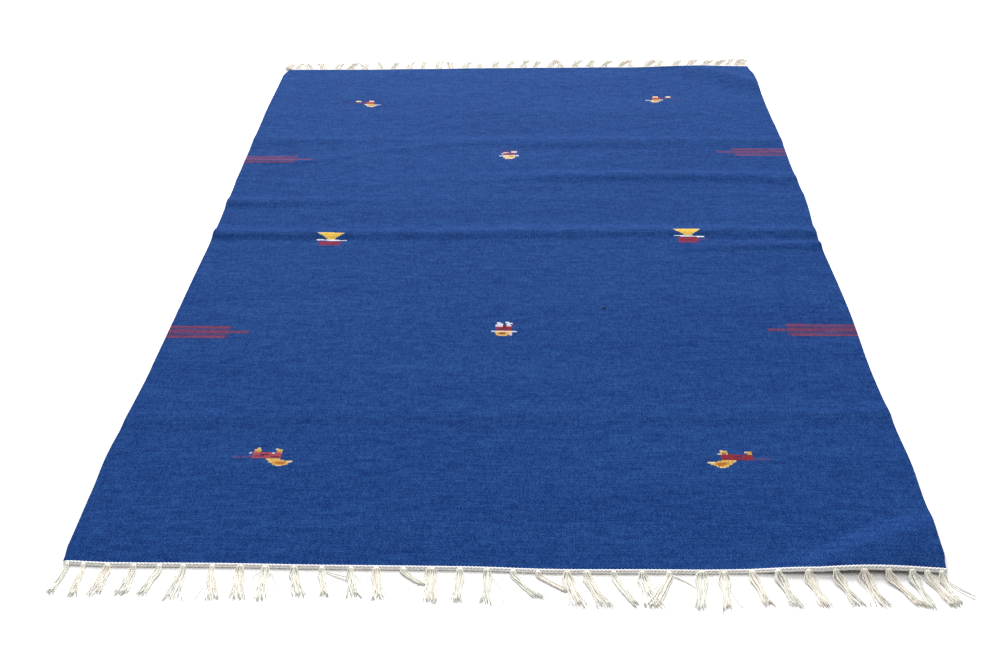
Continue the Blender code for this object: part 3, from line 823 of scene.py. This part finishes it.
def build_tassels(name, end, seed, material):
    """Tassels of one end: yarns in two layers, which thin out at their tips, the hairs there and,
    at the near end, the loose yarns. The yarns of one tassel share their warmth."""
    chance = np.random.default_rng(seed)
    rows = tassel_table(end, chance)
    count = TASSEL_COUNT * YARNS
    each = np.repeat(np.arange(TASSEL_COUNT), YARNS)
    side = np.tile(np.linspace(-1, 1, YARNS), TASSEL_COUNT)
    side = side + chance.normal(0, SIDE_CHANCE, count)
    layer = np.tile(np.arange(YARNS) % 2, TASSEL_COUNT)
    length = rows[each, 2] * chance.uniform(*LENGTH_CHANCES, count)
    paths = yarn_paths(end, rows[each], side, length, layer, chance)
    thin = 1 - (1 - YARN_TIP) * np.linspace(0, 1, paths.shape[1]) ** THIN_POWER
    radii = YARN_RADIUS * thin * chance.uniform(*RADIUS_CHANCES, (count, 1))
    warm = chance.uniform(0.0, 1.0, TASSEL_COUNT)
    tint = np.stack([chance.uniform(*TONE_CHANCES, count), warm[each]], axis=1)
    groups = [(paths, radii, YARN_SIDES, tint)]
    hairs = tip_hairs(paths, chance)
    hair_radii = HAIR_RADIUS * np.linspace(HAIR_ROOT, HAIR_TIP, HAIR_STATIONS)
    hair_radii = np.broadcast_to(hair_radii, hairs.shape[:2])
    groups.append((hairs, hair_radii, HAIR_SIDES, np.repeat(tint, TIP_HAIRS, axis=0)))
    if end < 0:
        strays = loose_paths(end, NEAR_LOOSE, rows[:, 0])
        stray_radii = np.full(strays.shape[:2], LOOSE_RADIUS)
        stray_tint = np.full((len(strays), 2), PLAIN_TINT)
        groups.append((strays, stray_radii, LOOSE_SIDES, stray_tint))
    return tube_piece(name, groups, material)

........

● **What the exercise asks**
Each line of the listing above should be output exactly.

● **Full solution**
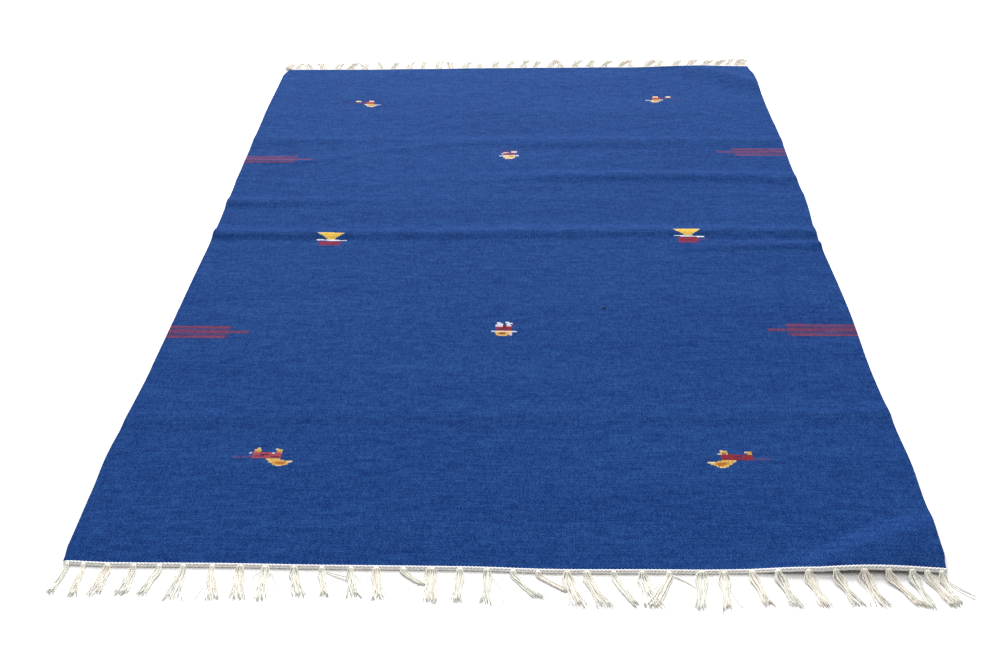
Continue the Blender code for this object: part 3, from line 823 of scene.py. This part finishes it.
def build_tassels(name, end, seed, material):
    """Tassels of one end: yarns in two layers, which thin out at their tips, the hairs there and,
    at the near end, the loose yarns. The yarns of one tassel share their warmth."""
    chance = np.random.default_rng(seed)
    rows = tassel_table(end, chance)
    count = TASSEL_COUNT * YARNS
    each = np.repeat(np.arange(TASSEL_COUNT), YARNS)
    side = np.tile(np.linspace(-1, 1, YARNS), TASSEL_COUNT)
    side = side + chance.normal(0, SIDE_CHANCE, count)
    layer = np.tile(np.arange(YARNS) % 2, TASSEL_COUNT)
    length = rows[each, 2] * chance.uniform(*LENGTH_CHANCES, count)
    paths = yarn_paths(end, rows[each], side, length, layer, chance)
    thin = 1 - (1 - YARN_TIP) * np.linspace(0, 1, paths.shape[1]) ** THIN_POWER
    radii = YARN_RADIUS * thin * chance.uniform(*RADIUS_CHANCES, (count, 1))
    warm = chance.uniform(0.0, 1.0, TASSEL_COUNT)
    tint = np.stack([chance.uniform(*TONE_CHANCES, count), warm[each]], axis=1)
    groups = [(paths, radii, YARN_SIDES, tint)]
    hairs = tip_hairs(paths, chance)
    hair_radii = HAIR_RADIUS * np.linspace(HAIR_ROOT, HAIR_TIP, HAIR_STATIONS)
    hair_radii = np.broadcast_to(hair_radii, hairs.shape[:2])
    groups.append((hairs, hair_radii, HAIR_SIDES, np.repeat(tint, TIP_HAIRS, axis=0)))
    if end < 0:
        strays = loose_paths(end, NEAR_LOOSE, rows[:, 0])
        stray_radii = np.full(strays.shape[:2], LOOSE_RADIUS)
        stray_tint = np.full((len(strays), 2), PLAIN_TINT)
        groups.append((strays, stray_radii, LOOSE_SIDES, stray_tint))
    return tube_piece(name, groups, material)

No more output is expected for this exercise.